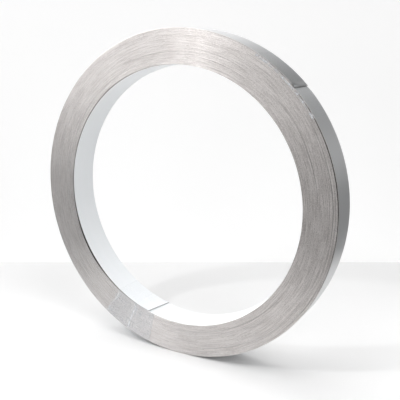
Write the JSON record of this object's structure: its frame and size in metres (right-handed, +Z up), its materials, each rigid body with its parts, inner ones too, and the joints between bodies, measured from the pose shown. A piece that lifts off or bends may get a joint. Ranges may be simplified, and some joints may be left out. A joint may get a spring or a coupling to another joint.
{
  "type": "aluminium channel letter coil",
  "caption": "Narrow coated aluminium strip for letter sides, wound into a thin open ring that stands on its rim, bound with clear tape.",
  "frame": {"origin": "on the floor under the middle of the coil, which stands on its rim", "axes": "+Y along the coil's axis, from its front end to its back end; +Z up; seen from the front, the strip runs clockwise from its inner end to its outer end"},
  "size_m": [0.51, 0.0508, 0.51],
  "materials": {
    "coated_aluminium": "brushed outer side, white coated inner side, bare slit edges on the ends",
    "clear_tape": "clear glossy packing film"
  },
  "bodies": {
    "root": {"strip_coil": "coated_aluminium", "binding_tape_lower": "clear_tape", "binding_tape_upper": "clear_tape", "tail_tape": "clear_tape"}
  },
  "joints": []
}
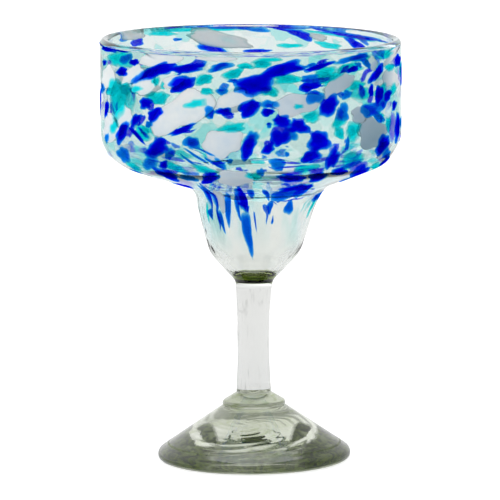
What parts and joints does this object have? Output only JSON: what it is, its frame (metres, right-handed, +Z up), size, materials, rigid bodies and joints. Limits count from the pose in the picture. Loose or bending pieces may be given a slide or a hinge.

· · · · ·

**What is needed**
The records above must be output exactly, in full.

**Task output**
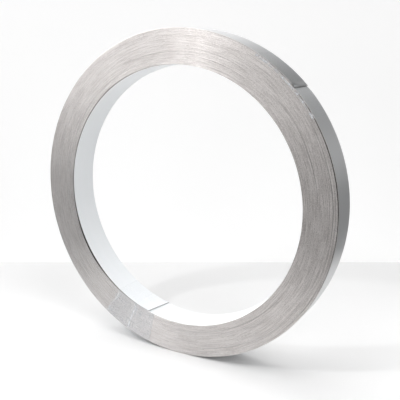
Write the JSON record of this object's structure: its frame and size in metres (right-handed, +Z up), its materials, each rigid body with its parts, inner ones too, and the joints between bodies, measured from the pose shown. A piece that lifts off or bends may get a joint. Ranges may be simplified, and some joints may be left out. A joint may get a spring or a coupling to another joint.
{
  "type": "aluminium channel letter coil",
  "caption": "Narrow coated aluminium strip for letter sides, wound into a thin open ring that stands on its rim, bound with clear tape.",
  "frame": {"origin": "on the floor under the middle of the coil, which stands on its rim", "axes": "+Y along the coil's axis, from its front end to its back end; +Z up; seen from the front, the strip runs clockwise from its inner end to its outer end"},
  "size_m": [0.51, 0.0508, 0.51],
  "materials": {
    "coated_aluminium": "brushed outer side, white coated inner side, bare slit edges on the ends",
    "clear_tape": "clear glossy packing film"
  },
  "bodies": {
    "root": {"strip_coil": "coated_aluminium", "binding_tape_lower": "clear_tape", "binding_tape_upper": "clear_tape", "tail_tape": "clear_tape"}
  },
  "joints": []
}
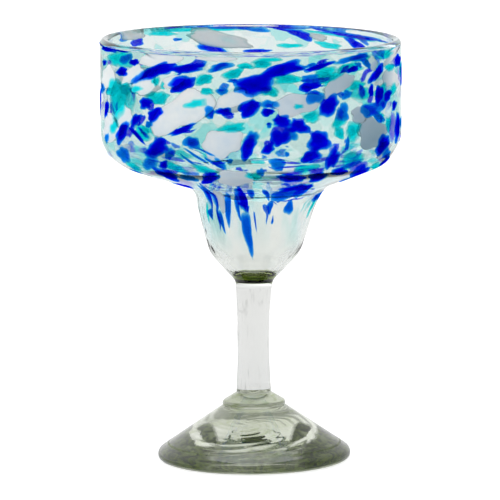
What parts and joints does this object have? Output only JSON: what it is, its frame (metres, right-handed, +Z up), size, materials, rigid bodies and joints. Limits count from the pose in the picture. Loose or bending pieces may be given a slide or a hinge.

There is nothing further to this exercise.